## start INFORMATION PROVIDED
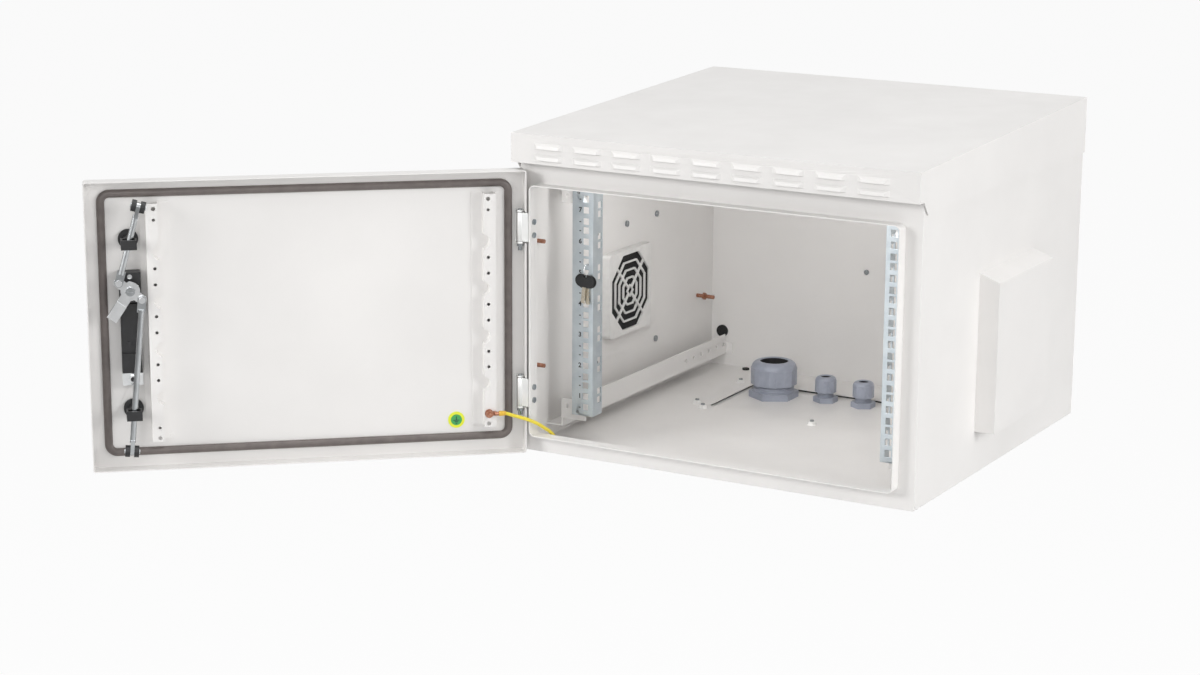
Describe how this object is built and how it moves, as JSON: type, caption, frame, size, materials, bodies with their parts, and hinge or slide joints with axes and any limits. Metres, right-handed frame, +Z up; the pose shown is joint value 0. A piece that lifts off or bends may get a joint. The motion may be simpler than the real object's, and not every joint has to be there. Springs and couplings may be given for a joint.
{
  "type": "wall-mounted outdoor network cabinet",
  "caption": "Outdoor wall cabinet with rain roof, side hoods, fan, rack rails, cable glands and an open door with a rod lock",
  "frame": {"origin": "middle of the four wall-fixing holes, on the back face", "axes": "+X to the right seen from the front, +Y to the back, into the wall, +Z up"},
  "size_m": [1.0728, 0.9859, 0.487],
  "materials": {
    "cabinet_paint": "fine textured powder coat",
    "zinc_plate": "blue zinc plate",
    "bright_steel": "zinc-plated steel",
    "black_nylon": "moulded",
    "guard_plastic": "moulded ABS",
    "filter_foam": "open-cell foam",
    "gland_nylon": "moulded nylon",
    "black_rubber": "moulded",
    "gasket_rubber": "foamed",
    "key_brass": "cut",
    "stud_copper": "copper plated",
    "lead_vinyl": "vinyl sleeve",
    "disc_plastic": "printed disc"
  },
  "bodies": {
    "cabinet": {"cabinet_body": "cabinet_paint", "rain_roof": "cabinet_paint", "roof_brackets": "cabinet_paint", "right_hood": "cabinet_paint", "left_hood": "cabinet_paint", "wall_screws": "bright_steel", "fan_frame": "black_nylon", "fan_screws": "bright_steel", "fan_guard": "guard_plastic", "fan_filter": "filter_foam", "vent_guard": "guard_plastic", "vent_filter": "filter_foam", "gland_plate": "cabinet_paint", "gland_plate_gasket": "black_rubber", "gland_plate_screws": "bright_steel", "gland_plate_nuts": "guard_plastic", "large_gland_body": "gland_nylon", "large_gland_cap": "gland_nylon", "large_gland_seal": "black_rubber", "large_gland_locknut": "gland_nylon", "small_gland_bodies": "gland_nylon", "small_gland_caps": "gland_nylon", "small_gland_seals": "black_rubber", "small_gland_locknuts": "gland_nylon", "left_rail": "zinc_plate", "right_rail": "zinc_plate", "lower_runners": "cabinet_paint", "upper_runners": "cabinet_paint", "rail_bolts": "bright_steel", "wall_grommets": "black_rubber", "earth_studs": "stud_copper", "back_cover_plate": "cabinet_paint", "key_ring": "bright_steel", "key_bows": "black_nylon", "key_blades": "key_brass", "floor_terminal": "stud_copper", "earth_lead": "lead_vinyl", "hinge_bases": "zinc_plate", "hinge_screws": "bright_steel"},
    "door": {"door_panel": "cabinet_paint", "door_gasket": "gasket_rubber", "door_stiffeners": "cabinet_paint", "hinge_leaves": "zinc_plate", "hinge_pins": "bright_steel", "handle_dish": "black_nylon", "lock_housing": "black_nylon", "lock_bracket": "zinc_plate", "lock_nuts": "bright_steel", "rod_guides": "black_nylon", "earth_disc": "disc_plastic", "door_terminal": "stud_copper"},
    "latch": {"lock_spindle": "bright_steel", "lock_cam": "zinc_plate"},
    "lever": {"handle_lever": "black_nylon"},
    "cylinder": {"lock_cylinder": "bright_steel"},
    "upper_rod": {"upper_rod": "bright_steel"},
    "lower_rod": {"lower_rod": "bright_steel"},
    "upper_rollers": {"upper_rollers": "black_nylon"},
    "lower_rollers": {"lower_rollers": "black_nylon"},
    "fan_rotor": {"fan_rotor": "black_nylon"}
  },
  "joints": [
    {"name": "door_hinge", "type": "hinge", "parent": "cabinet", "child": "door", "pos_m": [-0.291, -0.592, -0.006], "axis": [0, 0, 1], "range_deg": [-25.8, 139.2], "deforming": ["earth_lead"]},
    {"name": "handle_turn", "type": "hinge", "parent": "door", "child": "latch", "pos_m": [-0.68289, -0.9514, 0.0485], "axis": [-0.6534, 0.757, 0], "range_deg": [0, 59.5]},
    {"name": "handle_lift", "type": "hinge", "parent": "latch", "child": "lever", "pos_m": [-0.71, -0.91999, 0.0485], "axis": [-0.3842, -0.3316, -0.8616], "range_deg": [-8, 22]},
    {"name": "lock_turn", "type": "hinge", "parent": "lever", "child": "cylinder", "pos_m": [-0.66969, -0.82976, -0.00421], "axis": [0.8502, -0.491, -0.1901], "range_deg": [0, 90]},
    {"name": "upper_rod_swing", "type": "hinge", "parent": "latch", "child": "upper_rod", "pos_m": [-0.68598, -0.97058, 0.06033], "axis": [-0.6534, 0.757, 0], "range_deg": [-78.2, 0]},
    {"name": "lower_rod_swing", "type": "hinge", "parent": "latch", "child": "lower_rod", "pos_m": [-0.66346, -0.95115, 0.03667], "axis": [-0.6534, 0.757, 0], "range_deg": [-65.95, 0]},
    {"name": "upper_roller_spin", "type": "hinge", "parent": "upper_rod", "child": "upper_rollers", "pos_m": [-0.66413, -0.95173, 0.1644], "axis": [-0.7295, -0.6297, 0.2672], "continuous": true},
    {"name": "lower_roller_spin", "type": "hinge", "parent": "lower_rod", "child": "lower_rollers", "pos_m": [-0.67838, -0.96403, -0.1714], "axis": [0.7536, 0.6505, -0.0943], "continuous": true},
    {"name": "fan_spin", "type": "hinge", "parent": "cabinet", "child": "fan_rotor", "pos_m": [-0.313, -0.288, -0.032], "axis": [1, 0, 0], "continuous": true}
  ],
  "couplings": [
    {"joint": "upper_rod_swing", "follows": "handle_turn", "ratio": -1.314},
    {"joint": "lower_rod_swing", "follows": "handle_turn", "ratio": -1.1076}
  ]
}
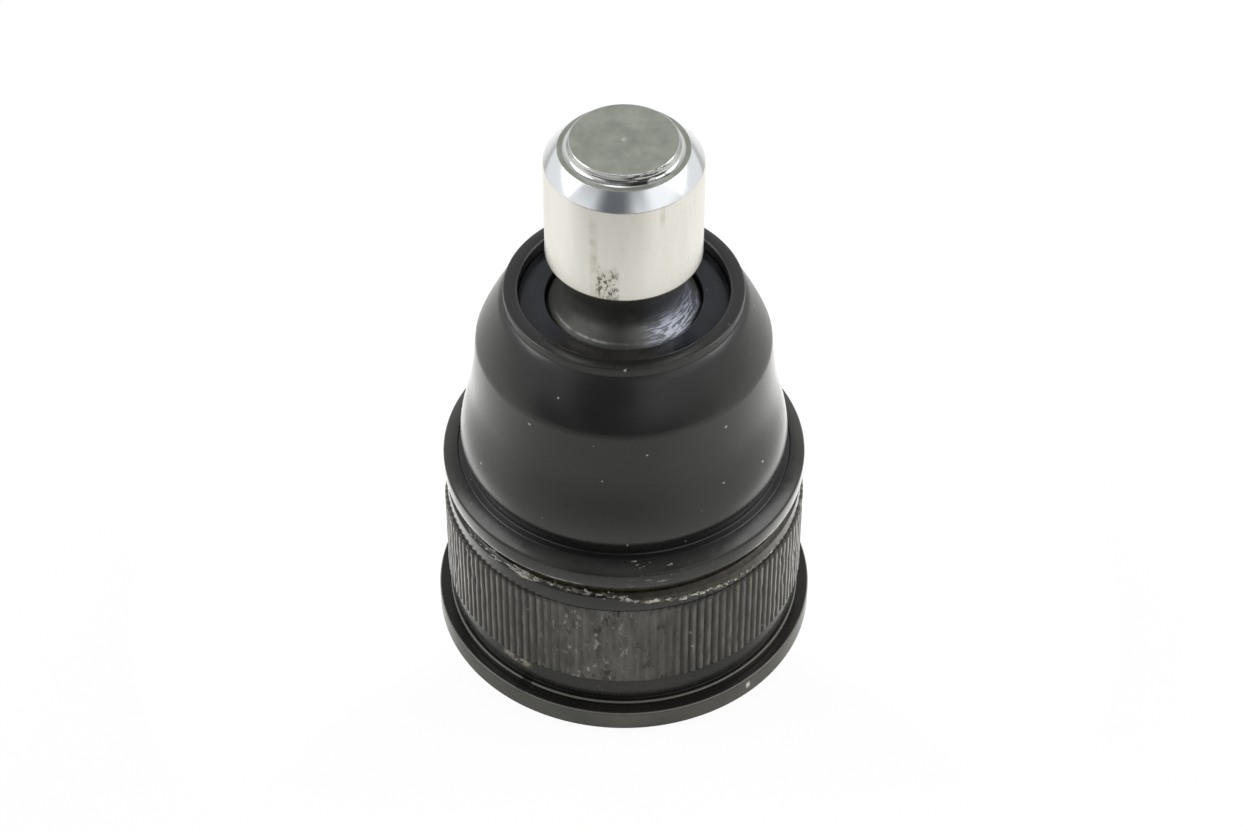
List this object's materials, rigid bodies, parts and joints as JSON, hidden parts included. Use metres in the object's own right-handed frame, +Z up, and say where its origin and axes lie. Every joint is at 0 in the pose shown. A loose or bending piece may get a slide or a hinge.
## end INFORMATION PROVIDED
- **WRITTEN REQUEST**
Go through the records and print each one exactly.

- **SOLUTION FOR THIS TASK**
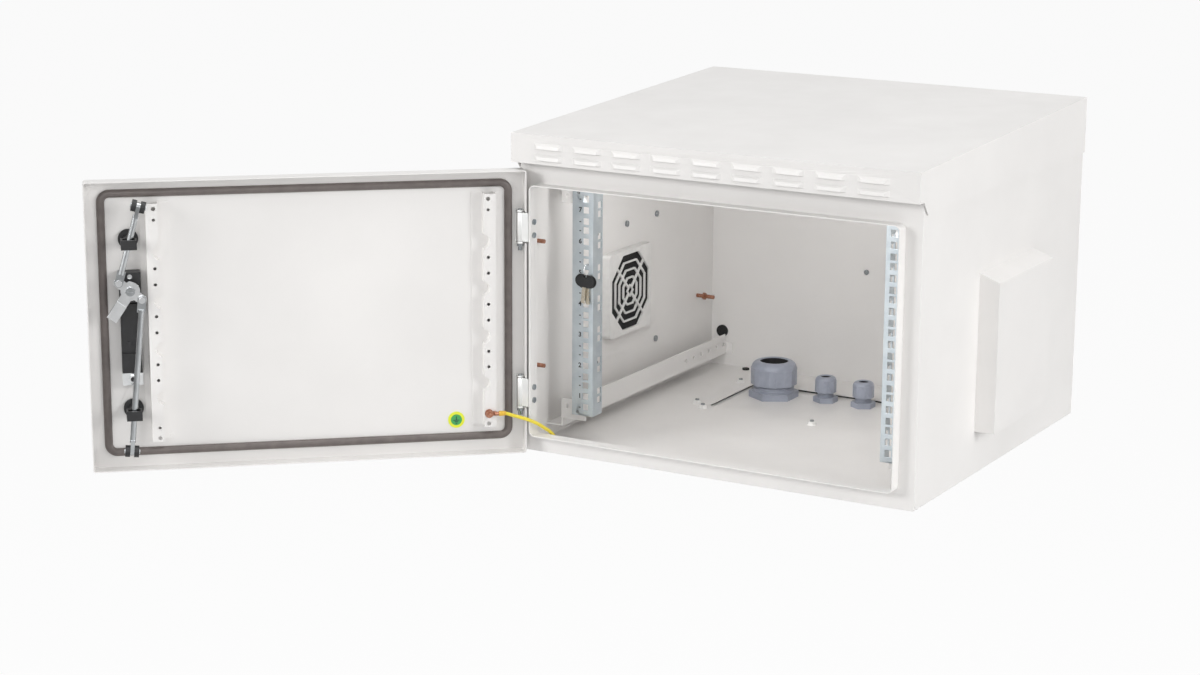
Describe how this object is built and how it moves, as JSON: type, caption, frame, size, materials, bodies with their parts, and hinge or slide joints with axes and any limits. Metres, right-handed frame, +Z up; the pose shown is joint value 0. A piece that lifts off or bends may get a joint. The motion may be simpler than the real object's, and not every joint has to be there. Springs and couplings may be given for a joint.
{
  "type": "wall-mounted outdoor network cabinet",
  "caption": "Outdoor wall cabinet with rain roof, side hoods, fan, rack rails, cable glands and an open door with a rod lock",
  "frame": {"origin": "middle of the four wall-fixing holes, on the back face", "axes": "+X to the right seen from the front, +Y to the back, into the wall, +Z up"},
  "size_m": [1.0728, 0.9859, 0.487],
  "materials": {
    "cabinet_paint": "fine textured powder coat",
    "zinc_plate": "blue zinc plate",
    "bright_steel": "zinc-plated steel",
    "black_nylon": "moulded",
    "guard_plastic": "moulded ABS",
    "filter_foam": "open-cell foam",
    "gland_nylon": "moulded nylon",
    "black_rubber": "moulded",
    "gasket_rubber": "foamed",
    "key_brass": "cut",
    "stud_copper": "copper plated",
    "lead_vinyl": "vinyl sleeve",
    "disc_plastic": "printed disc"
  },
  "bodies": {
    "cabinet": {"cabinet_body": "cabinet_paint", "rain_roof": "cabinet_paint", "roof_brackets": "cabinet_paint", "right_hood": "cabinet_paint", "left_hood": "cabinet_paint", "wall_screws": "bright_steel", "fan_frame": "black_nylon", "fan_screws": "bright_steel", "fan_guard": "guard_plastic", "fan_filter": "filter_foam", "vent_guard": "guard_plastic", "vent_filter": "filter_foam", "gland_plate": "cabinet_paint", "gland_plate_gasket": "black_rubber", "gland_plate_screws": "bright_steel", "gland_plate_nuts": "guard_plastic", "large_gland_body": "gland_nylon", "large_gland_cap": "gland_nylon", "large_gland_seal": "black_rubber", "large_gland_locknut": "gland_nylon", "small_gland_bodies": "gland_nylon", "small_gland_caps": "gland_nylon", "small_gland_seals": "black_rubber", "small_gland_locknuts": "gland_nylon", "left_rail": "zinc_plate", "right_rail": "zinc_plate", "lower_runners": "cabinet_paint", "upper_runners": "cabinet_paint", "rail_bolts": "bright_steel", "wall_grommets": "black_rubber", "earth_studs": "stud_copper", "back_cover_plate": "cabinet_paint", "key_ring": "bright_steel", "key_bows": "black_nylon", "key_blades": "key_brass", "floor_terminal": "stud_copper", "earth_lead": "lead_vinyl", "hinge_bases": "zinc_plate", "hinge_screws": "bright_steel"},
    "door": {"door_panel": "cabinet_paint", "door_gasket": "gasket_rubber", "door_stiffeners": "cabinet_paint", "hinge_leaves": "zinc_plate", "hinge_pins": "bright_steel", "handle_dish": "black_nylon", "lock_housing": "black_nylon", "lock_bracket": "zinc_plate", "lock_nuts": "bright_steel", "rod_guides": "black_nylon", "earth_disc": "disc_plastic", "door_terminal": "stud_copper"},
    "latch": {"lock_spindle": "bright_steel", "lock_cam": "zinc_plate"},
    "lever": {"handle_lever": "black_nylon"},
    "cylinder": {"lock_cylinder": "bright_steel"},
    "upper_rod": {"upper_rod": "bright_steel"},
    "lower_rod": {"lower_rod": "bright_steel"},
    "upper_rollers": {"upper_rollers": "black_nylon"},
    "lower_rollers": {"lower_rollers": "black_nylon"},
    "fan_rotor": {"fan_rotor": "black_nylon"}
  },
  "joints": [
    {"name": "door_hinge", "type": "hinge", "parent": "cabinet", "child": "door", "pos_m": [-0.291, -0.592, -0.006], "axis": [0, 0, 1], "range_deg": [-25.8, 139.2], "deforming": ["earth_lead"]},
    {"name": "handle_turn", "type": "hinge", "parent": "door", "child": "latch", "pos_m": [-0.68289, -0.9514, 0.0485], "axis": [-0.6534, 0.757, 0], "range_deg": [0, 59.5]},
    {"name": "handle_lift", "type": "hinge", "parent": "latch", "child": "lever", "pos_m": [-0.71, -0.91999, 0.0485], "axis": [-0.3842, -0.3316, -0.8616], "range_deg": [-8, 22]},
    {"name": "lock_turn", "type": "hinge", "parent": "lever", "child": "cylinder", "pos_m": [-0.66969, -0.82976, -0.00421], "axis": [0.8502, -0.491, -0.1901], "range_deg": [0, 90]},
    {"name": "upper_rod_swing", "type": "hinge", "parent": "latch", "child": "upper_rod", "pos_m": [-0.68598, -0.97058, 0.06033], "axis": [-0.6534, 0.757, 0], "range_deg": [-78.2, 0]},
    {"name": "lower_rod_swing", "type": "hinge", "parent": "latch", "child": "lower_rod", "pos_m": [-0.66346, -0.95115, 0.03667], "axis": [-0.6534, 0.757, 0], "range_deg": [-65.95, 0]},
    {"name": "upper_roller_spin", "type": "hinge", "parent": "upper_rod", "child": "upper_rollers", "pos_m": [-0.66413, -0.95173, 0.1644], "axis": [-0.7295, -0.6297, 0.2672], "continuous": true},
    {"name": "lower_roller_spin", "type": "hinge", "parent": "lower_rod", "child": "lower_rollers", "pos_m": [-0.67838, -0.96403, -0.1714], "axis": [0.7536, 0.6505, -0.0943], "continuous": true},
    {"name": "fan_spin", "type": "hinge", "parent": "cabinet", "child": "fan_rotor", "pos_m": [-0.313, -0.288, -0.032], "axis": [1, 0, 0], "continuous": true}
  ],
  "couplings": [
    {"joint": "upper_rod_swing", "follows": "handle_turn", "ratio": -1.314},
    {"joint": "lower_rod_swing", "follows": "handle_turn", "ratio": -1.1076}
  ]
}
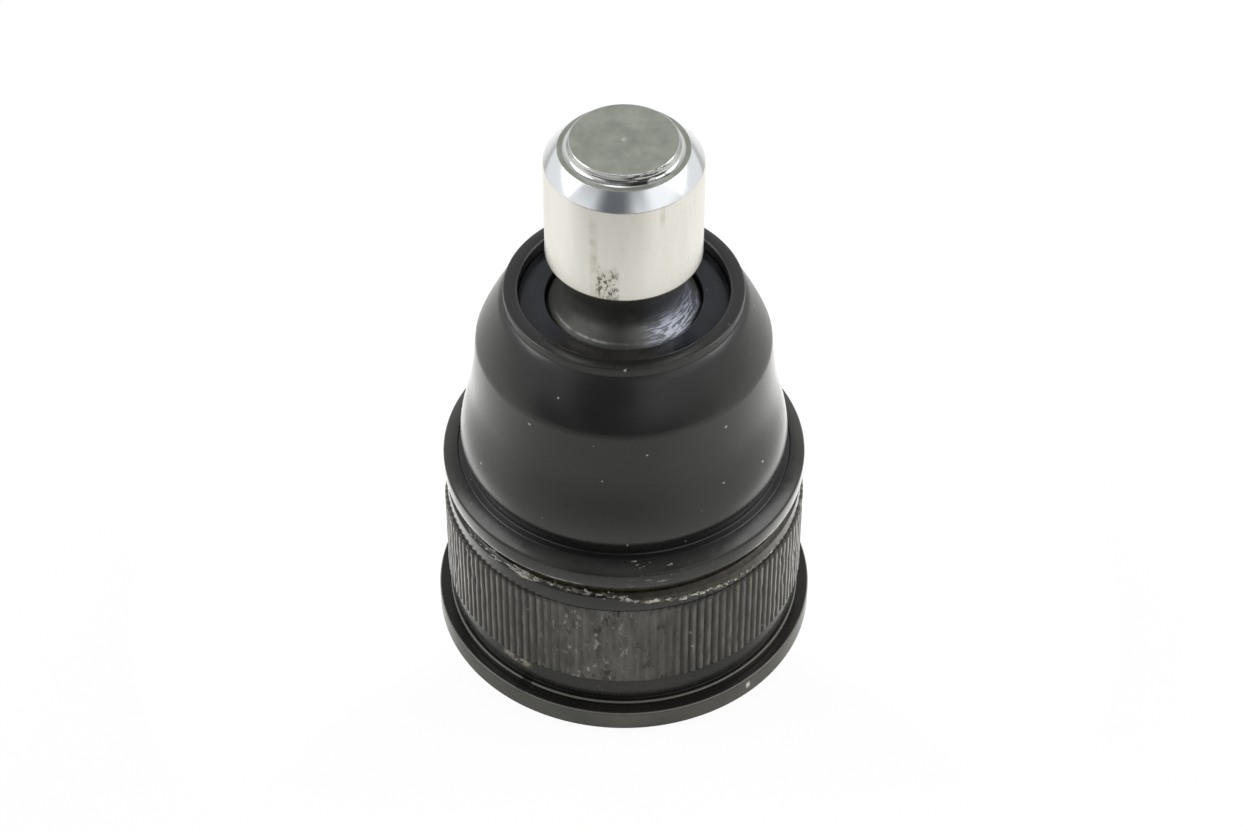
List this object's materials, rigid bodies, parts and joints as JSON, hidden parts included. Use metres in the object's own right-handed frame, +Z up, and say where its origin and axes lie. Every joint is at 0 in the pose shown. A loose or bending piece may get a slide or a hinge.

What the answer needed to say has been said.